Wide Range Reactive Power Compensation for Voltage Unbalance Mitigation in Electrical Power Systems

Abstract

In this work, a wide range of reactive power compensation is achieved for voltage unbalance mitigation in 500 km electrical power systems. An Optimal Control Technique (OCT) is proposed to encompass the unbalance load changes at a wide range of Voltage Unbalance Factor (VUF), between 3.33% and 12.4601%, and to minimize it to an acceptable value (at average less than 2%). The technique uses a combination of Particle Swarm Optimization (PSO) and Artificial Neural Networks (ANN) in three stages. In the first stage, the PSO finds the optimal firing angles of the Thyristor Controlled Reactor (TCR) and the optimal number of bank capacitors for the Thyristor Switched Capacitor (TSC) to restore the voltage balance.
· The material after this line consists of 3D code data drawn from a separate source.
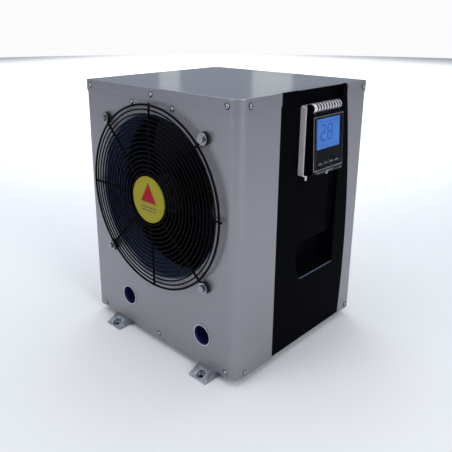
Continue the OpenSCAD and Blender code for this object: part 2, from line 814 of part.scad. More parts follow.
// From the reversing valve to the water heat exchanger, and from the valve to the air coil.
module gas_pipe() {
    y_water = valve_at[1] + valve_port[0];
    y_coil = valve_at[1] + valve_port[2];
    valve_top = valve_at[2] + valve_r - braze;
    front_y = bay_y - 24;
    end_x = shell_x[1] - 14;
    color("peru") in_cabinet() {
        pipe([
            [valve_at[0], y_water, valve_top], [valve_at[0], y_water, gas_z], [gas_x, y_water - 92, gas_z],
            [gas_x, front_y, gas_z], [gas_x, front_y, port_z], [end_x, front_y, port_z],
            [end_x, shell_y + shell_r - braze, port_z]], pipe_r);
        pipe([
            [valve_at[0], y_coil, valve_top], [valve_at[0], y_coil, coil_gas_z], [valve_at[0], coil_mid_y, coil_gas_z],
            [coil_right_x + end_t, coil_mid_y, coil_gas_z]], pipe_r);
    }
}

drier_at = [330, 205, 120];
drier_r = 9;
drier_len = 70;
module filter_drier() {
    cone = 10;
    color("peru") in_cabinet() translate([drier_at[0], drier_at[1], drier_at[2]]) rotate_extrude() polygon([
        [0, 0], [thin_r + 0.5, 0], [drier_r, cone], [drier_r, drier_len - cone], [thin_r + 0.5, drier_len], [0, drier_len]]);
}
exp_at = [330, 205, 230];
module expansion_valve() {
    color("goldenrod") in_cabinet() translate(exp_at) {
        cylinder(r = 8, h = 20);
        translate([0, 0, 20]) cylinder(r = 16, h = 30);
        rod_x([-16, 0, 8], 5, 12);
    }
}
// From the exchanger through the drier and the expansion valve to the air coil.
module liquid_pipe() {
    out_x = exp_at[0] - 16;
    out_z = exp_at[2] + 8;
    side_x = 304;
    color("peru") in_cabinet() {
        pipe([[drier_at[0], drier_at[1], drier_at[2] + drier_len], exp_at], thin_r);
        pipe([drier_at, [drier_at[0], drier_at[1], liquid_low_z],
            [drier_at[0], shell_y + shell_r - braze, liquid_low_z]], thin_r);
        pipe([[out_x, exp_at[1], out_z], [side_x, exp_at[1], out_z], [side_x, exp_at[1], liquid_z],
            [side_x, coil_mid_y, liquid_z], [coil_right_x + end_t, coil_mid_y, liquid_z]], thin_r);
    }
}

// ---------- water circuit ----------

shell_wall = 4;
stub_end = shell_y - 30;
module exchanger_shell() {
    len = shell_x[1] - shell_x[0];
    color("#3a3c40") in_cabinet() difference() {
        translate([shell_x[0], shell_y, port_z]) rotate([0, 90, 0]) rotate_extrude() polygon([
            [0, 0], [shell_r - 14, 0], [shell_r, 12], [shell_r, len - 12], [shell_r - 14, len], [0, len],
            [0, len - shell_wall], [shell_r - 16, len - shell_wall], [shell_r - shell_wall, len - 14],
            [shell_r - shell_wall, 14], [shell_r - 16, shell_wall], [0, shell_wall]]);
        at_ports() cylinder(r = port_bore_d / 2 + 5, h = shell_y - 5);
        rod_z([port_right_x, shell_y, port_z + 30], 9, 30);
    }
}
// The coil that the refrigerant runs through: turns along the shell, joined by a header tube.
module titanium_coil() {
    turns = 10;
    wind_r = 34;
    tube = 5;
    pitch = 18;
    x0 = port_left_x + 34;
    color("slategray") in_cabinet() {
        for (i = [0 : turns - 1]) translate([x0 + i * pitch, shell_y, port_z]) rotate([0, 90, 0]) rotate_extrude()
            translate([wind_r, 0]) circle(r = tube, $fn = 32);
        rod_x([x0, shell_y, port_z + wind_r], tube - 0.4, (turns - 1) * pitch);
    }
}
module exchanger_saddles() {
    color("#2c2c2e") in_cabinet() for (x = [150, 300]) difference() {
        translate([x, shell_y - 44, pan_floor]) cube([8, 88, 34]);
        rod_x([x - 1, shell_y, port_z], shell_r, 10);
    }
}
module water_stub(x) {
    flange_r = port_bore_d / 2 + 9;
    flange_y = 5;
    color("#1c2060") in_cabinet() translate([x, 0, port_z]) difference() {
        union() {
            rod_y([0, sheet + 3, 0], port_bore_d / 2 + 4, stub_end - sheet - 3 + 6);
            rod_y([0, sheet + 3, 0], flange_r, flange_y);
        }
        rod_y([0, 0, 0], port_bore_d / 2, stub_end + 30);
    }
}
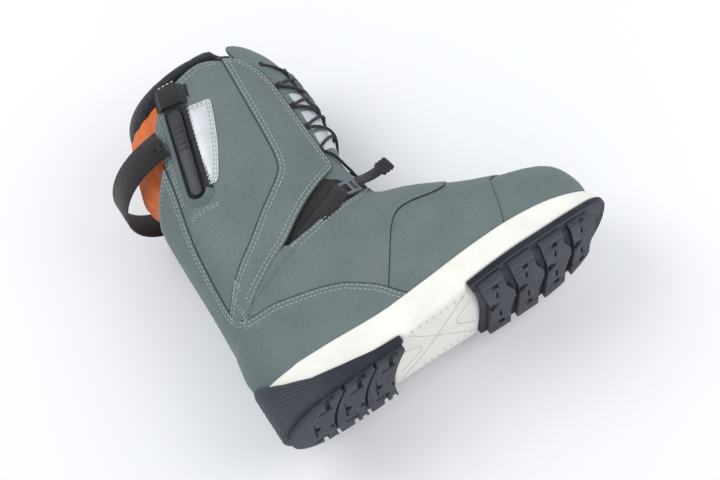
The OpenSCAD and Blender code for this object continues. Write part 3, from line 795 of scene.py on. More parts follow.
def side_panel(flip, name):
    back = side([(30, 92), (18, 96), (10, 106), (10, 124), (12, 145), (15, 168), (22, 196), (29, 226)])
    collar = side([(29, 226)] + COLLAR)
    front = side([(122, 292), (131, 282), (131, 262), (128, 236), (125, 206), (121, 182), (114, 166),
                  (92, 149), (68, 132), (50, 119), (30, 106), (14, 90)])
    outline = np.concatenate([back[:-1], collar[:-1], front])
    seam = side(COLLAR)
    if flip:
        outline, seam = medial(outline), medial(seam)
    panel("side_panel_" + name, outline, 0.6, 1.8, FINE, "ankle", ["cuff_panel_" + name], seams=[seam])


def eyestay(flip, name):
    back = side(EYESTAY_SEAM)
    front = side(FRONT_EDGE)
    gusset = side(GUSSET_EDGE)
    outline = np.concatenate([back[::-1][:-1], side([(126, 292), (122, 292)], 4)[:-1],
                              front[:-1], gusset])
    seams = [back, np.concatenate([front[:-1], gusset])]
    if flip:
        outline, seams = medial(outline), [medial(s) for s in seams]
    panel("eyestay_band_" + name, outline, 2.0, 1.8, FINE, "ankle", ["eyestay_" + name],
          seams=seams, piping=seams)


def gusset(flip, name):
    outline = side([(72, 108), (98, 113), (123, 118), (146, 119), (159, 124)])
    upper = side([(160, 172), (150, 172), (128, 160), (107, 148), (84, 133), (70, 122)])
    outline = np.concatenate([outline, upper])
    if flip:
        outline = medial(outline)

    def pleats(wa):
        return 0.7 * np.sin(wa[:, 0] * 26)

    panel("gusset_fold_" + name, outline, -1.6, 1.2, [MATERIALS["textile"]] * 2, "ankle",
          ["gusset_" + name], relief=pleats, spacing=2.5)


def tongue():
    half = 53
    edge = through([(5.7, 24), (6.6, 33), (7.2, 46), (8.5, half), (10.5, half), (11.6, 50), (12.2, 44),
                    (12.45, 34), (12.52, 20), (12.54, 0)])
    left = np.stack([edge[:, 0], 180 - edge[:, 1]], -1)
    outline = np.concatenate([left[:-1], medial(left, True)[::-1]])
    seam = outline[outline[:, 0] > 10.6]

    def bulge(wa):
        return 4.5 * smooth((wa[:, 0] - 10.7) / 0.9) * (1 - 0.35 * smooth((wa[:, 0] - 12.1) / 0.5))

    panel("tongue", outline, -1.4, 2.2, LEATHER, "ankle", ["tongue_shaft", "tongue_instep"],
          seams=[seam], rows=(2.2, 4.4), relief=bulge)
    for k, (low, high) in enumerate([(7.75, 8.45), (8.6, 9.3), (9.45, 10.0)]):
        patch = np.concatenate([ring_line(low, 148, 212), ring_line(high, 212, 148)])
        panel(f"tongue_patch_{k + 1}", patch, -0.8, 0.8, [MATERIALS["film"]] * 2, "cuff",
              ["tongue_patches"] if k == 0 else [])


def open_back(w, a):
    """1 in the middle of the open back of the shell, 0 at its edges."""
    limit = np.interp(w, (10, 10.8, 11.4, 11.8, 12.1, 12.4), (38, 50, 51, 56, 68, 90))
    return 1 - smooth((abs(a) - 14) / (limit - 14))


def liner():
    def ribs(wa):
        bulge = smooth((wa[:, 0] - 10.05) / 0.6) * open_back(wa[:, 0], wa[:, 1])
        return 1.3 * abs(np.sin(np.radians(wa[:, 1]) * 15)) - 0.4 + 11 * bulge

    top = ring_line(12.0, 149, -149, 120)
    top[:, 0] -= 0.2 * smooth((abs(top[:, 1]) - 66) / 16)
    outline = np.concatenate([ring_line(7.1, -149, 149, 120), top])
    panel("liner_wall", outline, -4.6, 8.0, [MATERIALS["orange"], MATERIALS["lining"], MATERIALS["lining"]],
          "cuff", ["liner_cuff"], relief=ribs, spacing=3.0, inner_slot=1)
    outline = np.concatenate([ring_line(7.1, 151, 209), ring_line(12.25, 209, 151)])
    pad = panel("liner_tongue_pad", outline, -5.0, 8.0, [MATERIALS["lining"]] * 2, "cuff",
                ["liner_tongue"])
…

In the second stage, the voltage unbalance evaluations obtained by the PSO algorithm are used to train the ANN. In the third stage, the ANN is connected to the system to control and overcome the voltage unbalance problem accurately and quickly. Results are compared with other techniques available in the literature to confirm the superiority of the OCT performance. Furthermore, a laboratory model for the electrical power system is built and the proposed OCT for real voltage unbalance mitigation is validated.